* **Requirement**: Nothing outside the stretch should be returned: give exactly the lines from the line containing "plug = mouth_cutter()" through the line containing "the imported frame.", including both.

* **Information shown**:
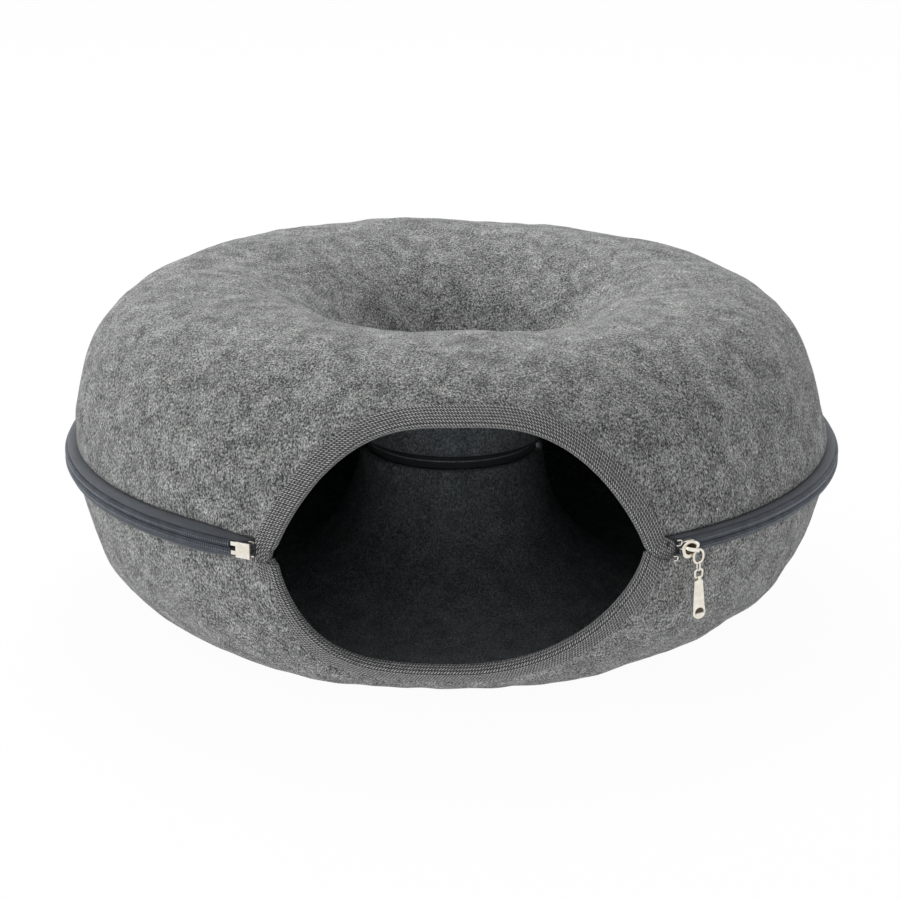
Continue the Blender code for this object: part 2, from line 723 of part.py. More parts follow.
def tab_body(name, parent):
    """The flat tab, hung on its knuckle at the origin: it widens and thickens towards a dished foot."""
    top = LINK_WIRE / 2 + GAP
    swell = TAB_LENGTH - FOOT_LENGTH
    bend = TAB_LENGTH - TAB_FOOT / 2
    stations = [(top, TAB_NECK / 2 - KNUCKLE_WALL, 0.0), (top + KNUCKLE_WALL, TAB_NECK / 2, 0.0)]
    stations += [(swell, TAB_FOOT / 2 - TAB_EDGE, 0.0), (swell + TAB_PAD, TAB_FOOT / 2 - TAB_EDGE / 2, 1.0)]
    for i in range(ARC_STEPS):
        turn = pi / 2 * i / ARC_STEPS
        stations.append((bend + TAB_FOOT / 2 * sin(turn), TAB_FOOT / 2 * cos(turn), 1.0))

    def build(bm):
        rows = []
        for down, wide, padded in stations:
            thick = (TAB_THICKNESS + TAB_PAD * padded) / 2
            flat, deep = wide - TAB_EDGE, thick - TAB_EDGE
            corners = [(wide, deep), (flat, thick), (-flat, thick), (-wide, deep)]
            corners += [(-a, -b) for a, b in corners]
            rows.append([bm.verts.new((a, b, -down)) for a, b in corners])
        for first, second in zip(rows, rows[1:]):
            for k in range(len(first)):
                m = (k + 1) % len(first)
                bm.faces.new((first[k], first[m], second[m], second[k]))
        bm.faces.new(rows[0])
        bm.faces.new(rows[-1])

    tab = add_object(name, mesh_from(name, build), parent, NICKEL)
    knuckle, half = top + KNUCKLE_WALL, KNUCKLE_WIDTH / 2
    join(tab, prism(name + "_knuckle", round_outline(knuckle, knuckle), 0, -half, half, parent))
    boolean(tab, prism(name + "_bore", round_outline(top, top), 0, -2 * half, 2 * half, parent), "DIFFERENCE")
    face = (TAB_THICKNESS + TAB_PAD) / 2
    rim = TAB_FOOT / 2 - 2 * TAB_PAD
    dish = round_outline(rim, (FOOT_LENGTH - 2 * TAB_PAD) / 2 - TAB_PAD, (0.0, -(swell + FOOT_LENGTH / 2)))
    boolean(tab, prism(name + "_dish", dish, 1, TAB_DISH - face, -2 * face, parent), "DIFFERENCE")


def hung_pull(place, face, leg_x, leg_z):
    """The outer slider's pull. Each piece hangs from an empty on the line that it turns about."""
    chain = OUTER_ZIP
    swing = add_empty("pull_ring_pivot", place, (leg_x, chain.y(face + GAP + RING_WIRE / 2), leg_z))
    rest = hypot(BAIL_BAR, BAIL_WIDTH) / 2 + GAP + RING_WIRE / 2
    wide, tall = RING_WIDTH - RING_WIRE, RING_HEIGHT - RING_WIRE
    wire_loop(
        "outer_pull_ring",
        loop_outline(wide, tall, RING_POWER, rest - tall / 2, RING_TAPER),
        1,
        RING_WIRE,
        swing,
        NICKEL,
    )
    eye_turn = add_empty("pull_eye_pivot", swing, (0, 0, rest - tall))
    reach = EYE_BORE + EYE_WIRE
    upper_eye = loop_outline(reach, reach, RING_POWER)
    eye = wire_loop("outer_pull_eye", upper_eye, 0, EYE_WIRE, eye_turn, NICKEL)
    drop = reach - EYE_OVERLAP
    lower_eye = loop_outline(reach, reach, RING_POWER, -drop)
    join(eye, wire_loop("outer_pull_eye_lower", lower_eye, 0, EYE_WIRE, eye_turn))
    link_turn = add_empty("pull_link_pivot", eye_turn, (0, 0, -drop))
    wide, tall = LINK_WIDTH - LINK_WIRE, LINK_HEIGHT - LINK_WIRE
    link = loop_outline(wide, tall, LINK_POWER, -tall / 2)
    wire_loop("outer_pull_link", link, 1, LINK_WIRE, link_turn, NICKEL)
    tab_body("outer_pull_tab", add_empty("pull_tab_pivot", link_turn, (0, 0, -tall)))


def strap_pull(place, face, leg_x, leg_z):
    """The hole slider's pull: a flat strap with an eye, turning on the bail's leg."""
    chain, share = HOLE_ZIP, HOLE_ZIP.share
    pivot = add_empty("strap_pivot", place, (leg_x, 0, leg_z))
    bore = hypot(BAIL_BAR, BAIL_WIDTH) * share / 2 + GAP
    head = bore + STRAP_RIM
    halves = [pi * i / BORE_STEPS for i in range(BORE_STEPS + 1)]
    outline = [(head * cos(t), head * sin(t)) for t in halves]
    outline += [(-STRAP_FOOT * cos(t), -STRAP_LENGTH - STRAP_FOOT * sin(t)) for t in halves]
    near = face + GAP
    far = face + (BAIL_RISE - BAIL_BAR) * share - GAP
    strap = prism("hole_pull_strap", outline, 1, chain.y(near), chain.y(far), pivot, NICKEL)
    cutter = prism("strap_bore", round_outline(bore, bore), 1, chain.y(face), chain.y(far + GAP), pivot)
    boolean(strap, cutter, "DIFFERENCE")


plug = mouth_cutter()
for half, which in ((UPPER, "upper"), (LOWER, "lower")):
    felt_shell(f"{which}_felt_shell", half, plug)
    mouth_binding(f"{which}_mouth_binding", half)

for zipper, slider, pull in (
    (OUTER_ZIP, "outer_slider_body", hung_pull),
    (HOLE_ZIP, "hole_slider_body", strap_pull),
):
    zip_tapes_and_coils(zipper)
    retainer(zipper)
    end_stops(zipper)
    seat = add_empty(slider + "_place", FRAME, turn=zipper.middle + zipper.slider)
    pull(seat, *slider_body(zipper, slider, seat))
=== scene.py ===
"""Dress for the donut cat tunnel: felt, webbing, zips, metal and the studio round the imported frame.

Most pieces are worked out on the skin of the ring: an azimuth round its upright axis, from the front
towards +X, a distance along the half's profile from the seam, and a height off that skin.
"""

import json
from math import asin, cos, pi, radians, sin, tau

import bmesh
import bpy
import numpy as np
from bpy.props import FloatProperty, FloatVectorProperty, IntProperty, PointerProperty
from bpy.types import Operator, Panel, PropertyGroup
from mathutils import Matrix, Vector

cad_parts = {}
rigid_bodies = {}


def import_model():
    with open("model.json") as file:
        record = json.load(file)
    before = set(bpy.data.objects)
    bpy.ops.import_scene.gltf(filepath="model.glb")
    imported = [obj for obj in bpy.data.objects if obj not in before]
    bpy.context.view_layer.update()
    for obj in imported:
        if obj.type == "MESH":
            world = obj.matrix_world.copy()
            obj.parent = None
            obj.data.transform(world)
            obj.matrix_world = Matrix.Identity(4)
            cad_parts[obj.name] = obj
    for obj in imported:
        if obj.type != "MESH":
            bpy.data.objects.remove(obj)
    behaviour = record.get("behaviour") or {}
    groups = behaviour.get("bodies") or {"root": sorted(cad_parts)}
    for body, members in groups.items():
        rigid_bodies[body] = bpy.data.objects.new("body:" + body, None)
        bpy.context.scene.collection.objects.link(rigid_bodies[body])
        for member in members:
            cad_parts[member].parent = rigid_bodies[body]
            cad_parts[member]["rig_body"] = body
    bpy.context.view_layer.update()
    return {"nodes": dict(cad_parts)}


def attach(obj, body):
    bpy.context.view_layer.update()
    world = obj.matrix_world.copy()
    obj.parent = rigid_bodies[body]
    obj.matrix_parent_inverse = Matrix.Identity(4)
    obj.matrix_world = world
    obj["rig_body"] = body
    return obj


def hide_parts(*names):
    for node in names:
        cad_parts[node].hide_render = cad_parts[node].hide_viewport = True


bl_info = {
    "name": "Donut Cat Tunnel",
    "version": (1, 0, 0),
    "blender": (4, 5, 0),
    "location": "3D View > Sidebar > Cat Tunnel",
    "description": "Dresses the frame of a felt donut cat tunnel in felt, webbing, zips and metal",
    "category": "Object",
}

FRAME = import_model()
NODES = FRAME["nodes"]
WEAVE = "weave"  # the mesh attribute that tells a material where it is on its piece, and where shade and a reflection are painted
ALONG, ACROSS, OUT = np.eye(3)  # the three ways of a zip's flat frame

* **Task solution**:
plug = mouth_cutter()
for half, which in ((UPPER, "upper"), (LOWER, "lower")):
    felt_shell(f"{which}_felt_shell", half, plug)
    mouth_binding(f"{which}_mouth_binding", half)

for zipper, slider, pull in (
    (OUTER_ZIP, "outer_slider_body", hung_pull),
    (HOLE_ZIP, "hole_slider_body", strap_pull),
):
    zip_tapes_and_coils(zipper)
    retainer(zipper)
    end_stops(zipper)
    seat = add_empty(slider + "_place", FRAME, turn=zipper.middle + zipper.slider)
    pull(seat, *slider_body(zipper, slider, seat))
=== scene.py ===
"""Dress for the donut cat tunnel: felt, webbing, zips, metal and the studio round the imported frame.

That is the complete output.